# Start of Supplied data

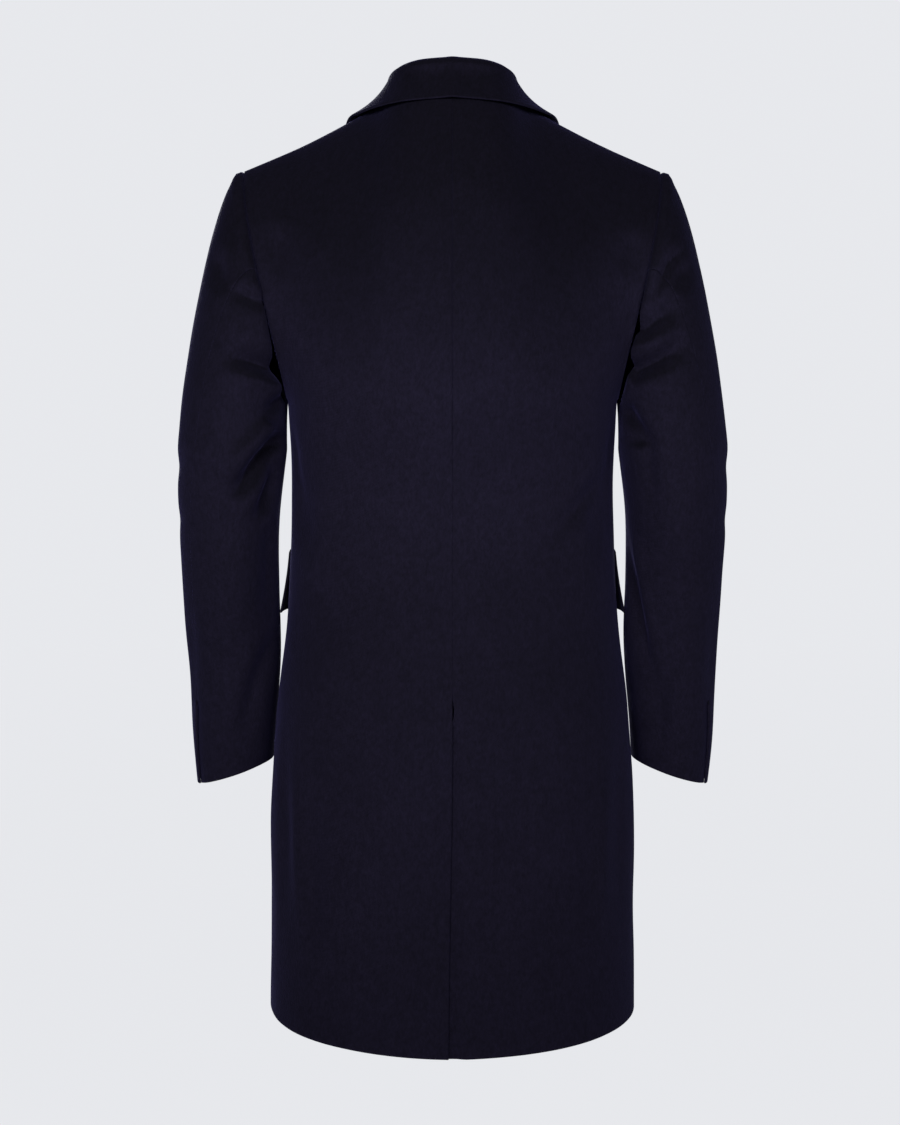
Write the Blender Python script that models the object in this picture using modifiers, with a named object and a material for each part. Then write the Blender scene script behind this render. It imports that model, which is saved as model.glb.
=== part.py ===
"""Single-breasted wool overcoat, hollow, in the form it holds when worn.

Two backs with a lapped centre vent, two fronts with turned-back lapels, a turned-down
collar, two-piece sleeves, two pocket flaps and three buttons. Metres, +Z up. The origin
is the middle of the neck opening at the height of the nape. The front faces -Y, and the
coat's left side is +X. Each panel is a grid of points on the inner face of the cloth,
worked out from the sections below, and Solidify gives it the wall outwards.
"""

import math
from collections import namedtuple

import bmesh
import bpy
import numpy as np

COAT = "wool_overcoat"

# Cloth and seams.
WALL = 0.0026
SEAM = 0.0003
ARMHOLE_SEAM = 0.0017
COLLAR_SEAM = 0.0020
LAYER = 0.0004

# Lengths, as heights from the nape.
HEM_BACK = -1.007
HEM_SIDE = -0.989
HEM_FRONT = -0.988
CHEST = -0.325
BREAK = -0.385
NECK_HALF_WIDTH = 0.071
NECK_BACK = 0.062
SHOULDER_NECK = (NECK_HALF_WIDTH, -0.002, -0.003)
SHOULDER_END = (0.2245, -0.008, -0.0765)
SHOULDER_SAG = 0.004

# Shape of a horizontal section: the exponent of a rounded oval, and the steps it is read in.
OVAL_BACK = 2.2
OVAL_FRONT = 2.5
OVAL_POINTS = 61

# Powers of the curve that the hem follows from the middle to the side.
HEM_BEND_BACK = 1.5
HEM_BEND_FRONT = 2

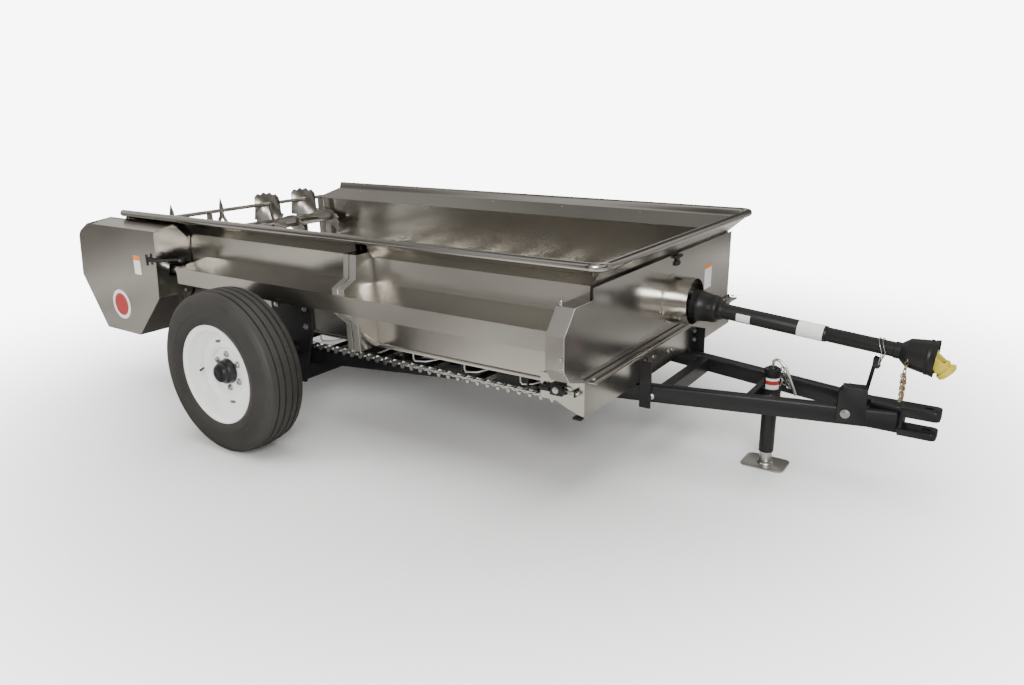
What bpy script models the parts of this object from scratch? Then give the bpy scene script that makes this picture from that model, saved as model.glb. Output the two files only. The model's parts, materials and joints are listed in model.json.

# End of Supplied data

From the first line of the records above to the line that contains "holds when worn.", quote each line exactly.

Task result:
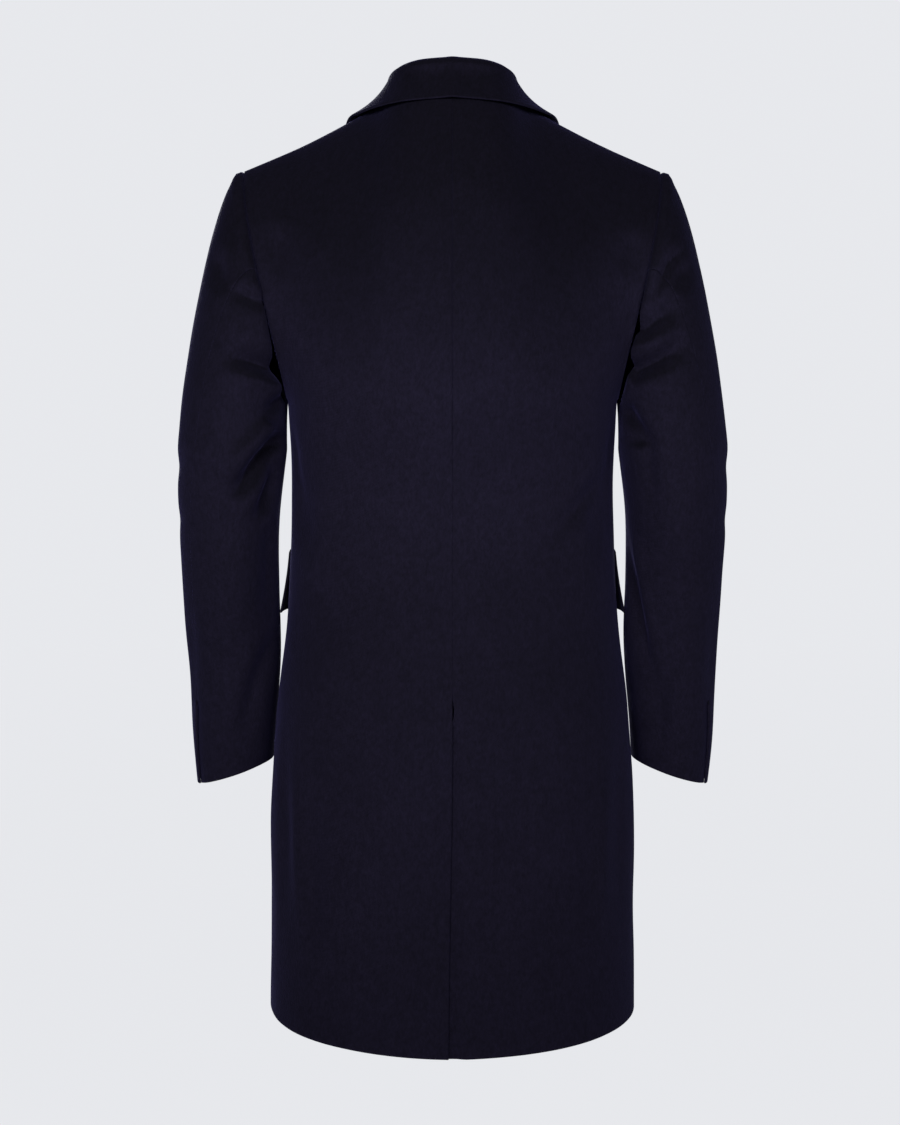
Write the Blender Python script that models the object in this picture using modifiers, with a named object and a material for each part. Then write the Blender scene script behind this render. It imports that model, which is saved as model.glb.
=== part.py ===
"""Single-breasted wool overcoat, hollow, in the form it holds when worn.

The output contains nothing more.